What needs to be done: Which lines run from the first one up to and including the one with "oval glazed pot."? Print exactly those.

━━━ Entries

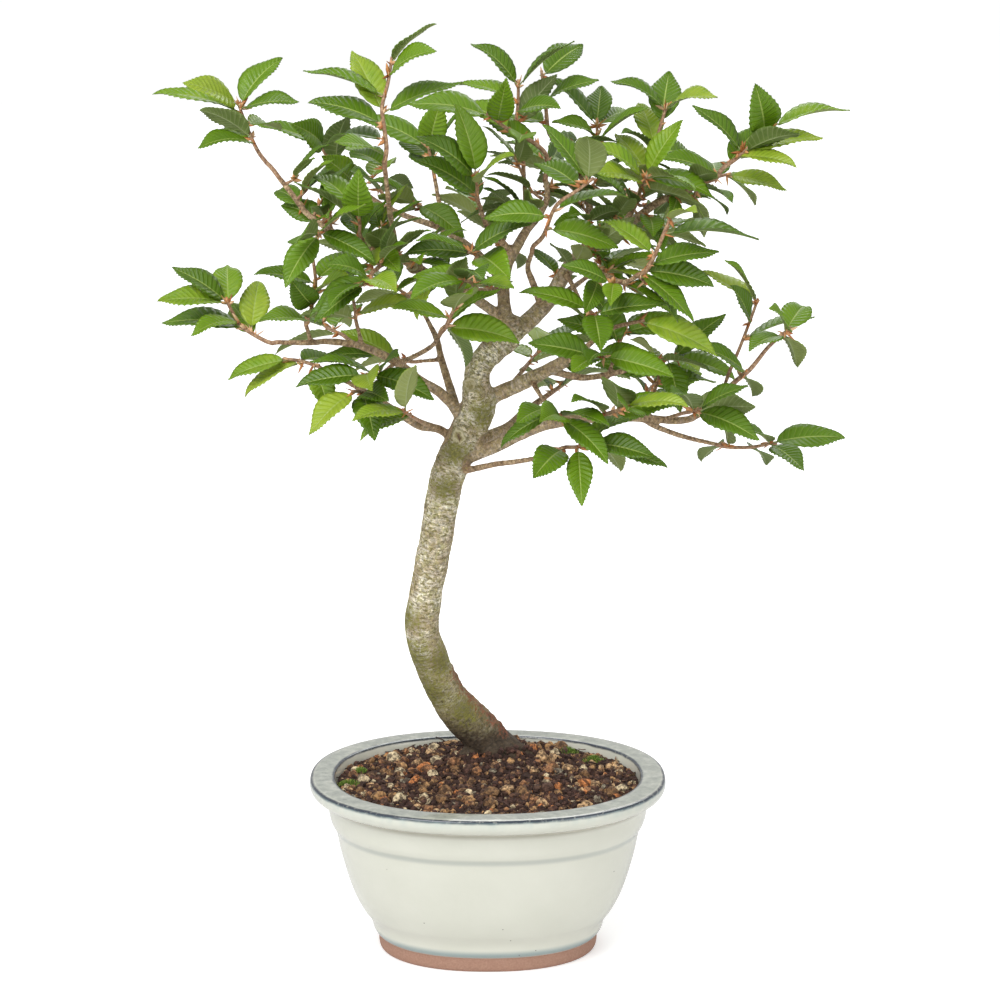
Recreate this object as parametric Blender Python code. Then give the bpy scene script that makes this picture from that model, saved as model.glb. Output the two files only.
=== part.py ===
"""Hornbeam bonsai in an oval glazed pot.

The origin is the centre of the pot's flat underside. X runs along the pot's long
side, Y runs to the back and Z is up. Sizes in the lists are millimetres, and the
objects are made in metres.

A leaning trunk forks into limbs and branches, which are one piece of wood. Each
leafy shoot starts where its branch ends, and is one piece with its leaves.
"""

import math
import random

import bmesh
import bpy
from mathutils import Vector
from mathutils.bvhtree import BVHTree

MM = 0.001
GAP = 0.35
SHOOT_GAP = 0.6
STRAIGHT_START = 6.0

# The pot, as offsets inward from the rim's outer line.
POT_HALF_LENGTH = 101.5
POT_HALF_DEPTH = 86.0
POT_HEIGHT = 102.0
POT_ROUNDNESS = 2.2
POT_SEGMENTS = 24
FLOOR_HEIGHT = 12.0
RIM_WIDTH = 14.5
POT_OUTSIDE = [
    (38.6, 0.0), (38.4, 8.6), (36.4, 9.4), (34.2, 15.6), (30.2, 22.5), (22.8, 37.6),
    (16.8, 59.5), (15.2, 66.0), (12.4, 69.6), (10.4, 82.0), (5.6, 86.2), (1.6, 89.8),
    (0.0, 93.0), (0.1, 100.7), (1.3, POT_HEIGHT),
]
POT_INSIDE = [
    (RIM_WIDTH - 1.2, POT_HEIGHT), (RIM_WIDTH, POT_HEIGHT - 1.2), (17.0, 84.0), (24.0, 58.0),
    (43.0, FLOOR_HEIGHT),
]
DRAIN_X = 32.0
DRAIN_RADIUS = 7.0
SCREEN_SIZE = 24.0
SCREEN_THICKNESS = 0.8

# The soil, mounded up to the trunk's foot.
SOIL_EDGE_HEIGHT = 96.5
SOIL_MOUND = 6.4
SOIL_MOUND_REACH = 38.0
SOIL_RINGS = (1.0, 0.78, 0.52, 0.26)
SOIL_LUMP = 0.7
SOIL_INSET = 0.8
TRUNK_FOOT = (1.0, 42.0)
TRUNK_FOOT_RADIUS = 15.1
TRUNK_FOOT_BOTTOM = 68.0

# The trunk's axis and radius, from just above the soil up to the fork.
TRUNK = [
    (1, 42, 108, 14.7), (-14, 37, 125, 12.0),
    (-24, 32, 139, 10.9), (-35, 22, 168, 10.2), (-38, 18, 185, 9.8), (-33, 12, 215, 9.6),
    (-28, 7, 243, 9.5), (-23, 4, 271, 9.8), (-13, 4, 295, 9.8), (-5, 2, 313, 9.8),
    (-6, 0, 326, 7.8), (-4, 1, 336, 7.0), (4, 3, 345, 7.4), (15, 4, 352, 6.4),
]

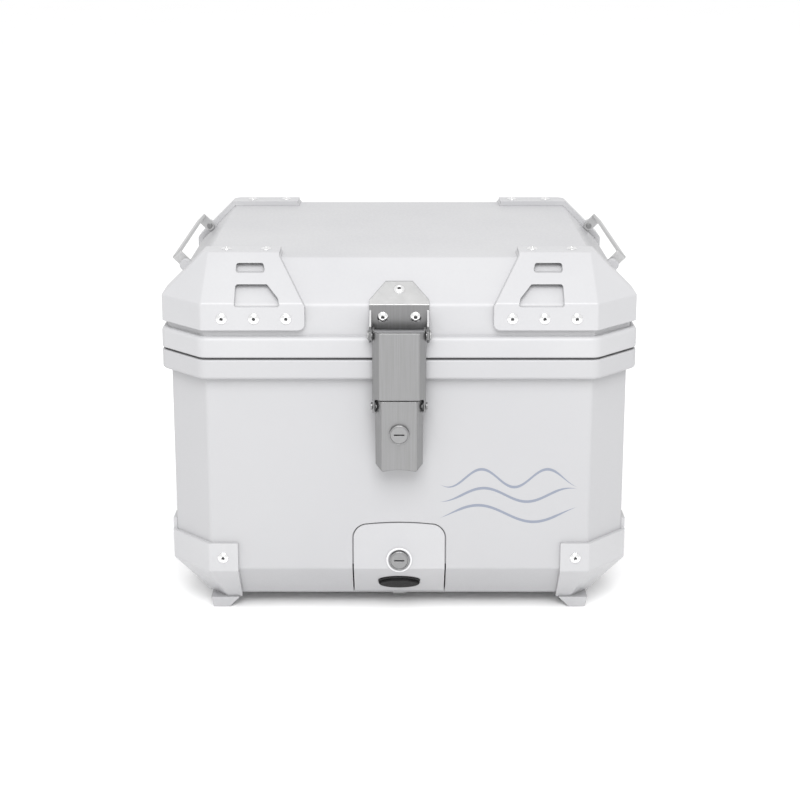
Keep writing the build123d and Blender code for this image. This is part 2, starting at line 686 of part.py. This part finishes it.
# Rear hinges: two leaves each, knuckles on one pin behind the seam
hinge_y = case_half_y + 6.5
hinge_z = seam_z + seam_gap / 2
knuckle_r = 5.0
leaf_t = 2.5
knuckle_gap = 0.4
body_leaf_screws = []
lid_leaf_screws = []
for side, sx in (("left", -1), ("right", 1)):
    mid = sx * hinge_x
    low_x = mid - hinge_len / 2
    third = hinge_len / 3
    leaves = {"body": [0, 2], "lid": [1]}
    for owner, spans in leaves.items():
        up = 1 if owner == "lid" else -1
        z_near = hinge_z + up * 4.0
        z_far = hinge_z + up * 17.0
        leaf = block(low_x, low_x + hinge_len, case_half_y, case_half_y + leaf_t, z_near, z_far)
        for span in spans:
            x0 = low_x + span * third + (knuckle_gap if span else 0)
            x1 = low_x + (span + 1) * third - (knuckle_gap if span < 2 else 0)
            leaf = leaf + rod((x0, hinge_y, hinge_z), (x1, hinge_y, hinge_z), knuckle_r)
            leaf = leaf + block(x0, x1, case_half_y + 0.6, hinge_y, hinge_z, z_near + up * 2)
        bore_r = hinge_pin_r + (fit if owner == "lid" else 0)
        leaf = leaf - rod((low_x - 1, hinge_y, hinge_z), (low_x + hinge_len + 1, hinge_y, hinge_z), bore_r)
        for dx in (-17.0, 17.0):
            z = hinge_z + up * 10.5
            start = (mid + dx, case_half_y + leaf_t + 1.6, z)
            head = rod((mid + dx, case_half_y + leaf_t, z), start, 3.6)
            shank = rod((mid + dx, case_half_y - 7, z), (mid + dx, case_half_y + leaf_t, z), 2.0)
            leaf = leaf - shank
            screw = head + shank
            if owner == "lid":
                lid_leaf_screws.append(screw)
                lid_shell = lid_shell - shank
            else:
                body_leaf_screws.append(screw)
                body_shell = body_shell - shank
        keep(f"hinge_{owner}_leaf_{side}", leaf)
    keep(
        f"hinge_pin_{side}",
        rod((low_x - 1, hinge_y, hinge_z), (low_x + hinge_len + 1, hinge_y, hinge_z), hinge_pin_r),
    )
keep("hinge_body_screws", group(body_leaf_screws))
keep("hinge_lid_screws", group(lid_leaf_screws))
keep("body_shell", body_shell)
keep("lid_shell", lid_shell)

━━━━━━

In response:
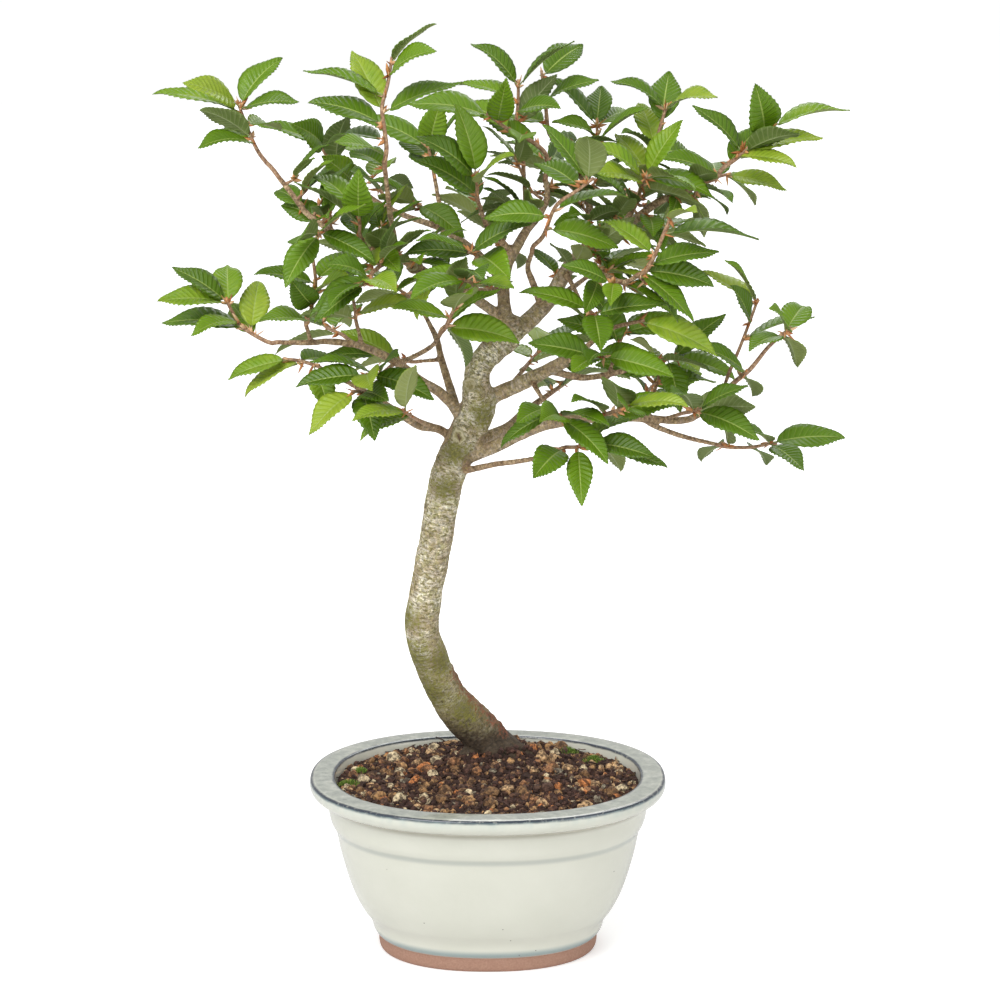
Recreate this object as parametric Blender Python code. Then give the bpy scene script that makes this picture from that model, saved as model.glb. Output the two files only.
=== part.py ===
"""Hornbeam bonsai in an oval glazed pot.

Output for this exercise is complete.